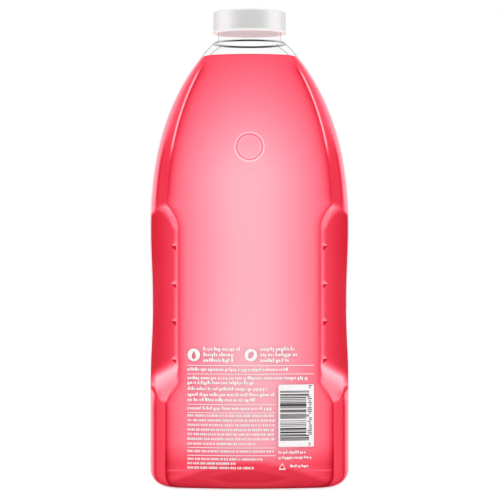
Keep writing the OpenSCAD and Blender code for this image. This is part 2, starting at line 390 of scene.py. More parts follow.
def bodyHeights(step, nubOffsets):
    # close rows where the grips start and end and at each nub, and wider ones between
    grip = gripShape
    nubs = nubHeights()
    first, last = nubOffsets[0], nubOffsets[-1]
    heel = bottleShape["heelRadius"]
    heights = [heel + 1, heel + 1.7, heel + 2.4, heel + 3.1] + spread(heel + 6, grip["bottom"] - 3, 6)
    heights += spread(grip["bottom"], nubs[0] + first - step / 2, step)
    for i, nub in enumerate(nubs):
        heights += [nub + offset for offset in nubOffsets]
        if i + 1 < len(nubs):
            heights += spread(nub + last, nubs[i + 1] + first, 2 * step)[1:-1]
    heights += spread(nubs[-1] + last + step / 2, grip["top"] + 2, step)
    heights += spread(grip["top"] + 6, bottleShape["neckFootZ"] - 6, 5)
    return heights


nubRows = [-3.6, -2.9, -1.6, -0.4, 0.4, 1.6, 2.9, 3.6]


def outsideRows(heights, inset=0.0):
    return [("body", z, inset) for z in heights]


def insideRows(heights):
    return [("body", z, wallAt(z)) for z in heights]


def neckRows():
    # up the outside, over the lip and down the bore, by radius and height
    shape = bottleShape
    neck, bore, foot, lip = shape["neckRadius"], shape["boreRadius"], shape["neckFootZ"], shape["lipZ"]
    ledge = neck + shape["ledge"]
    turned = [(ledge - 0.12, foot), (ledge - 0.4, foot), (neck + 1, foot + 0.03), (neck + 0.3, foot + 0.3)]
    turned += [(neck, foot + 1)] + [(neck, z) for z in spread(foot + 2.2, lip - 1.2, 0.8)]
    turned += [(neck, lip - 0.5), (neck - 0.15, lip - 0.12), (neck - 0.5, lip)]
    turned += [(bore + 0.4, lip), (bore + 0.08, lip - 0.1), (bore, lip - 0.5)]
    turned += [(bore, z) for z in spread(lip - 3, foot - 0.5, 4)]
    turned += [(bore + 0.1, foot - 1.5), (bore + 0.35, foot - 2.6)]
    rows = outsideRows([foot - 3, foot - 1.5, foot - 1.3, foot - 0.3, foot - 0.12])
    return rows + [("turned", radius, z) for radius, z in turned]


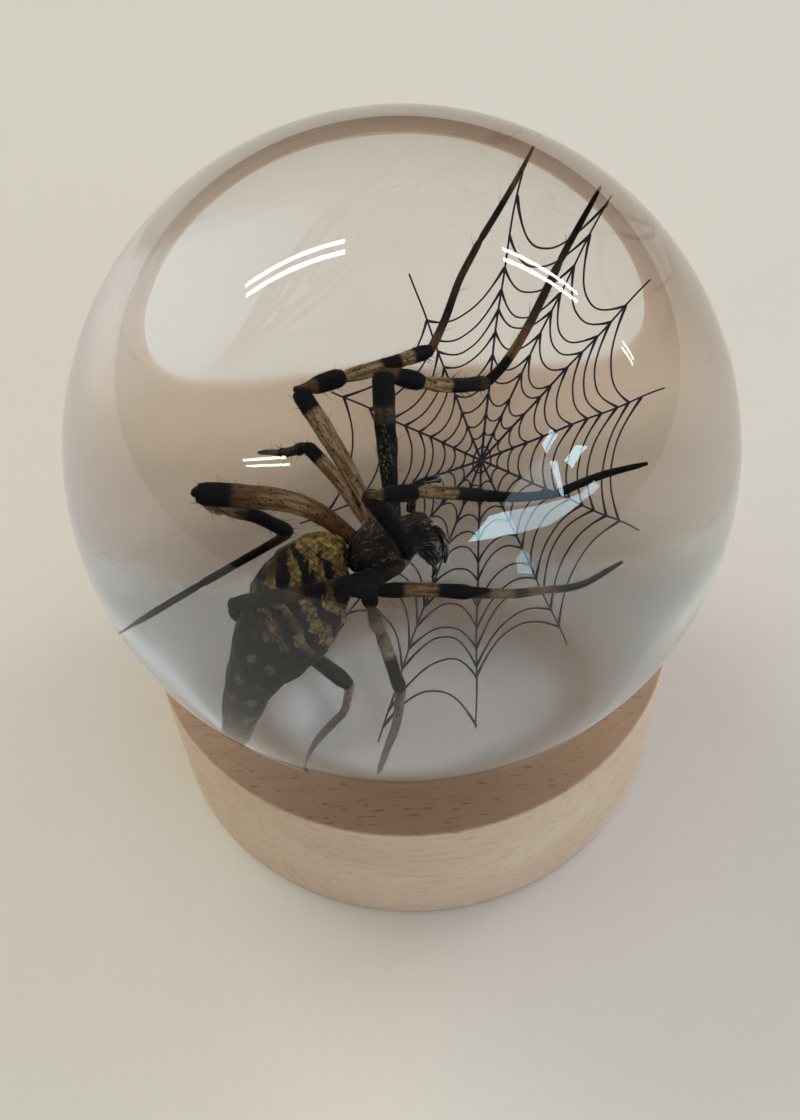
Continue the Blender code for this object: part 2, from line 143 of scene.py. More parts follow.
# Each leg: where it leaves the body, and its five parts, each with the points that it runs through after
# the last one's end, its half width, and its bands as percentages of its length with the tone at each
LEG_PARTS = ("thigh", "knee", "shin", "foot", "toe")
LEGS = {
    "left_1": ((-0.9, 0.0, -4.8), (
        (((-1.05, 3.3, -1.0), (-1.0, 6.0, 2.0)), 0.8,
         "0 black 10 speckled 60 speckled 67 umber 71 brown 75 black"),
        (((1.8, 5.9, 0.8),), 0.62, "0 brown 30 brown 40 black"),
        (((4.0, 7.0, -0.9), (6.1, 8.8, -2.8)), 0.54, "0 beige 36 beige 40 black 80 black 86 umber"),
        (((7.5, 9.9, -2.0), (9.1, 11.9, -0.6), (11.0, 14.9, 1.5)), 0.37,
         "0 black 26 black 31 orange 46 orange 56 umber"),
        (((12.0, 16.4, 2.5), (13.3, 17.5, 4.5)), 0.26, "0 umber 50 black"),
    )),
    "left_2": ((-2.6, 0.4, -5.4), (
        (((-5.0, 4.2, -2.5), (-6.9, 7.0, -0.6)), 0.69, "0 beige 80 beige 84 black"),
        (((-3.7, 8.4, -0.9),), 0.62, "0 black 10 brown 35 brown 42 black"),
        (((-0.8, 9.6, -1.3), (2.4, 11.3, -1.9)), 0.54,
         "0 beige 40 beige 44 black 63 black 67 beige 77 beige 80 black"),
        (((3.4, 12.9, -0.9), (4.5, 15.1, 0.4), (5.9, 17.1, 1.6)), 0.32,
         "0 brown 12 brown 20 umber 40 black 55 umber"),
        (((7.7, 19.3, 2.8), (8.5, 21.6, 1.9)), 0.24, "0 umber 40 black 90 brown"),
    )),
    "left_3": ((-2.8, -0.1, -6.8), (
        (((-4.5, 1.7, -4.4), (-6.6, 3.4, -2.3)), 0.5, "0 beige 78 beige 85 black"),
        (((-7.3, 4.6, -4.0),), 0.4, "0 black"),
        (((-7.8, 5.8, -5.4), (-8.3, 6.8, -6.5)), 0.34, "0 umber 50 black"),
        (((-8.9, 8.4, -8.1),), 0.28, "0 umber"),
        (((-9.6, 10.0, -9.8),), 0.22, "0 umber"),
    )),
    "left_4": ((-3.2, -1.4, -7.6), (
        (((-7.3, 0.9, -5.6), (-14.2, 2.0, -4.9)), 0.86, "0 rust 25 rust 45 beige 78 brown 83 black"),
        (((-12.3, 2.3, -7.0),), 0.62, "0 black 30 pale"),
        (((-10.3, 2.9, -8.5), (-8.0, 3.6, -11.0)), 0.52, "0 pale 30 black 90 black"),
        (((-9.0, 3.3, -11.6), (-13.7, 2.1, -13.7)), 0.36, "0 pale 12 umber 30 black"),
        (((-16.3, 1.5, -15.0), (-16.4, 3.1, -16.7)), 0.27, "0 black"),
    )),
    "right_1": ((0.1, -3.7, -6.3), (
        (((-1.0, -4.5, -2.4), (-2.5, -5.1, 1.2)), 0.74, "0 black"),
        (((1.1, -5.5, 1.7),), 0.6, "0 black 10 grey 30 grey 36 black"),
        (((3.3, -4.6, 0.5), (5.9, -3.6, -1.1)), 0.52, "0 dusk 52 dusk 57 black"),
        (((8.3, -3.8, -1.2), (10.8, -3.8, -1.1)), 0.44, "0 black"),
        (((14.0, -3.0, -0.3), (17.4, -2.3, 0.0)), 0.36, "0 black"),
    )),
    "right_2": ((-0.6, -4.1, -7.2), (
        (((-2.8, -6.9, -5.6), (-5.1, -9.3, -3.9)), 0.78, "0 umber 30 black"),
        (((-2.4, -8.6, -5.1),), 0.6, "0 black"),
        (((0.8, -8.6, -5.2), (4.6, -8.8, -5.6)), 0.56, "0 black 30 black 34 dusk 63 dusk 67 black"),
        (((7.2, -8.6, -6.1), (9.7, -8.5, -6.0)), 0.44,
         "0 black 24 black 30 grey 56 grey 63 black 75 black 82 grey"),
        (((12.3, -8.9, -5.3), (15.4, -7.8, -4.3)), 0.32, "0 grey 30 black"),
    )),
    "right_3": ((-1.6, -3.6, -8.3), (
        (((-2.9, -5.7, -7.4), (-2.8, -7.7, -7.3)), 0.62, "0 umber 40 black"),
        (((-2.2, -8.2, -9.6),), 0.5, "0 black 45 umber 70 smoke"),
        (((-1.6, -9.1, -11.6), (-1.0, -10.0, -13.6)), 0.5, "0 umber 22 smoke 40 ash 50 black 97 black"),
        (((-1.4, -10.6, -15.8), (-2.1, -11.0, -17.5)), 0.4, "0 dusk 30 smoke"),
        (((-2.8, -11.5, -19.2),), 0.28, "0 smoke"),
    )),
    "right_4": ((-2.7, -3.9, -8.4), (
        (((-7.7, -7.6, -5.8), (-12.2, -4.6, -9.4)), 0.58,
         "0 black 16 black 21 rust 36 rust 40 black 50 black 54 umber 60 black"),
        (((-11.2, -2.6, -12.4),), 0.74, "0 black"),
        (((-8.0, -2.6, -15.4), (-4.3, -3.0, -18.8)), 0.5, "0 black"),
        (((-4.6, -3.6, -20.0), (-5.2, -3.0, -21.2)), 0.32, "0 pale 30 ash 60 smoke"),
        (((-6.4, -1.7, -23.2),), 0.27, "0 smoke"),
    )),
}
LEG_SIDES = 20
LEG_RING_SPACING = 0.15
SEGMENT_OVERLAP = 0.22
HAIRY = {"hip": 1.2, "thigh": 0.8, "knee": 1.5, "shin": 1.3, "foot": 0.9, "toe": 0.7}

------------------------

• Instructions for the task: Quote exactly the lines running from the start of the listing above through the line where "return rows +" is found, and output no other lines.

• The output:
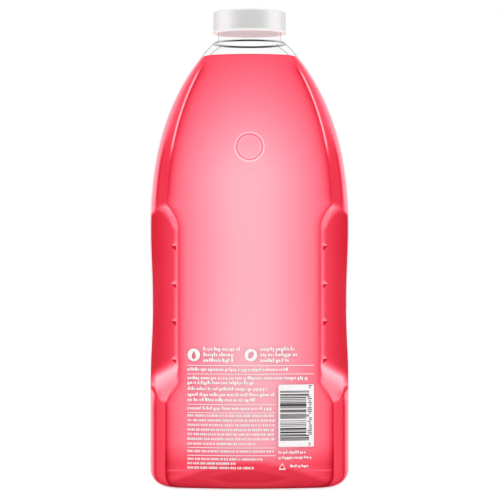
Keep writing the OpenSCAD and Blender code for this image. This is part 2, starting at line 390 of scene.py. More parts follow.
def bodyHeights(step, nubOffsets):
    # close rows where the grips start and end and at each nub, and wider ones between
    grip = gripShape
    nubs = nubHeights()
    first, last = nubOffsets[0], nubOffsets[-1]
    heel = bottleShape["heelRadius"]
    heights = [heel + 1, heel + 1.7, heel + 2.4, heel + 3.1] + spread(heel + 6, grip["bottom"] - 3, 6)
    heights += spread(grip["bottom"], nubs[0] + first - step / 2, step)
    for i, nub in enumerate(nubs):
        heights += [nub + offset for offset in nubOffsets]
        if i + 1 < len(nubs):
            heights += spread(nub + last, nubs[i + 1] + first, 2 * step)[1:-1]
    heights += spread(nubs[-1] + last + step / 2, grip["top"] + 2, step)
    heights += spread(grip["top"] + 6, bottleShape["neckFootZ"] - 6, 5)
    return heights


nubRows = [-3.6, -2.9, -1.6, -0.4, 0.4, 1.6, 2.9, 3.6]


def outsideRows(heights, inset=0.0):
    return [("body", z, inset) for z in heights]


def insideRows(heights):
    return [("body", z, wallAt(z)) for z in heights]


def neckRows():
    # up the outside, over the lip and down the bore, by radius and height
    shape = bottleShape
    neck, bore, foot, lip = shape["neckRadius"], shape["boreRadius"], shape["neckFootZ"], shape["lipZ"]
    ledge = neck + shape["ledge"]
    turned = [(ledge - 0.12, foot), (ledge - 0.4, foot), (neck + 1, foot + 0.03), (neck + 0.3, foot + 0.3)]
    turned += [(neck, foot + 1)] + [(neck, z) for z in spread(foot + 2.2, lip - 1.2, 0.8)]
    turned += [(neck, lip - 0.5), (neck - 0.15, lip - 0.12), (neck - 0.5, lip)]
    turned += [(bore + 0.4, lip), (bore + 0.08, lip - 0.1), (bore, lip - 0.5)]
    turned += [(bore, z) for z in spread(lip - 3, foot - 0.5, 4)]
    turned += [(bore + 0.1, foot - 1.5), (bore + 0.35, foot - 2.6)]
    rows = outsideRows([foot - 3, foot - 1.5, foot - 1.3, foot - 0.3, foot - 0.12])
    return rows + [("turned", radius, z) for radius, z in turned]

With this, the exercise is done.